Griselda Pollock (born 11 March 1949) is a visual theorist and cultural analyst, and scholar of international, postcolonial feminist studies in the visual arts. She is best known for her theoretical and methodological innovation, combined with readings of historical and contemporary art, film and cultural theory. Since 1977, Pollock has been one of the most influential scholars of modern, avant-garde art, postmodern art, and contemporary art. She is also a major influence in feminist theory, feminist art history and gender studies.
Born in South Africa, Griselda Pollock grew up in both French and English Canada. Moving to Britain during her teens, Pollock studied Modern History at Oxford (1967–1970) and History of European Art at the Courtauld Institute of Art (1970–72). She received her doctorate in 1980 for a study of Vincent van Gogh and Dutch Art: A reading of his notions of the modern. After teaching at Reading and Manchester Universities, Pollock went to the University of Leeds in 1977 as Lecturer in History of Art and Film and was appointed to a Personal Chair in Social and Critical Histories of Art in 1990. In 2001 she became Director of Centre for Cultural Analysis, Theory and History at the University of Leeds, where she is Professor of Social and Critical Histories of Art.

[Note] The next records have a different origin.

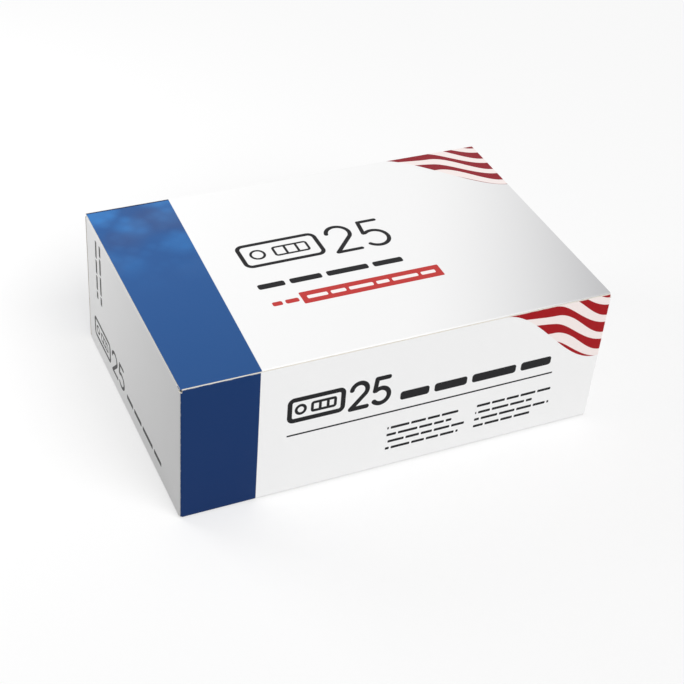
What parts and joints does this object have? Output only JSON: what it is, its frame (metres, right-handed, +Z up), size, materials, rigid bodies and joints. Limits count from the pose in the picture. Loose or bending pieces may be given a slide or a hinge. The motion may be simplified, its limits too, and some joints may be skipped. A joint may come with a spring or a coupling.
{
  "type": "rapid test kit carton",
  "caption": "Folding board carton with a hinged tuck lid and a crash-lock bottom, holding sealed foil test pouches, a buffer dropper bottle and a folded leaflet.",
  "frame": {"origin": "middle of the carton's footprint, on the surface that it stands on", "axes": "+Z up, +X along the long front to the right, -Y towards the front, the lid's crease at +Y"},
  "size_m": [0.2, 0.132, 0.071],
  "materials": {
    "board": "white coated board, satin, printed outside, matt grey-white inside",
    "foil_film": "silver foil laminate, satin, heat-sealed rim",
    "leaflet_paper": "thin uncoated paper",
    "bottle_plastic": "natural polyethylene, satin",
    "tip_plastic": "natural polyethylene, satin",
    "cap_plastic": "white moulded plastic, satin"
  },
  "bodies": {
    "carton": {"carton_body": "board", "pouch_01": "foil_film", "pouch_02": "foil_film", "pouch_03": "foil_film", "pouch_04": "foil_film", "pouch_05": "foil_film", "pouch_06": "foil_film", "pouch_07": "foil_film", "pouch_08": "foil_film", "pouch_09": "foil_film", "pouch_10": "foil_film", "pouch_11": "foil_film", "pouch_12": "foil_film", "pouch_13": "foil_film", "pouch_14": "foil_film", "pouch_15": "foil_film", "pouch_16": "foil_film", "pouch_17": "foil_film", "pouch_18": "foil_film", "pouch_19": "foil_film", "pouch_20": "foil_film", "pouch_21": "foil_film", "pouch_22": "foil_film", "pouch_23": "foil_film", "pouch_24": "foil_film", "pouch_25": "foil_film", "leaflet": "leaflet_paper", "buffer_bottle": "bottle_plastic", "dropper_tip": "tip_plastic"},
    "lid": {"lid": "board"},
    "cap": {"bottle_cap": "cap_plastic"}
  },
  "joints": [
    {"name": "lid_hinge", "type": "hinge", "parent": "carton", "child": "lid", "pos_m": [0, 0.0657, 0.0707], "axis": [-1, 0, 0], "range_deg": [0, 180]},
    {"name": "cap_turn", "type": "hinge", "parent": "carton", "child": "cap", "pos_m": [0.0663, 0.05, 0.05], "axis": [0, 0, 1], "range_deg": [0, 540]}
  ]
}
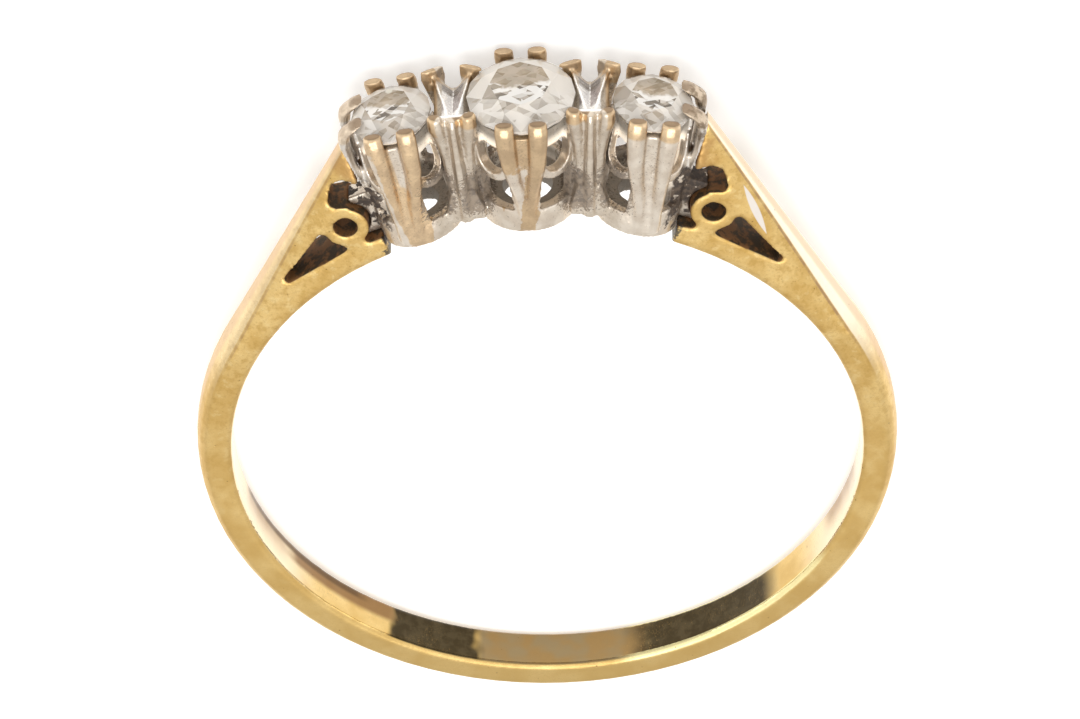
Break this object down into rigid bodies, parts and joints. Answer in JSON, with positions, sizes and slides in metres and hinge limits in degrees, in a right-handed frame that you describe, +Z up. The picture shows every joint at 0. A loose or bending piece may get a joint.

Griselda Pollock is regarded as a key proponent of feminism and art history. In her work she is recognised as setting out to challenge mainstream models of art and art history that have excluded the role of women in art, and as exploring the social structures that have led to this process of exclusion. Crucially, Pollock researches the relationship between art and psychoanalysis, and draws on the work of French cultural theorists. She is known for her work on the artists Jean-François Millet, Vincent van Gogh, Mary Cassatt, Bracha L. Ettinger, Eva Hesse and Charlotte Salomon.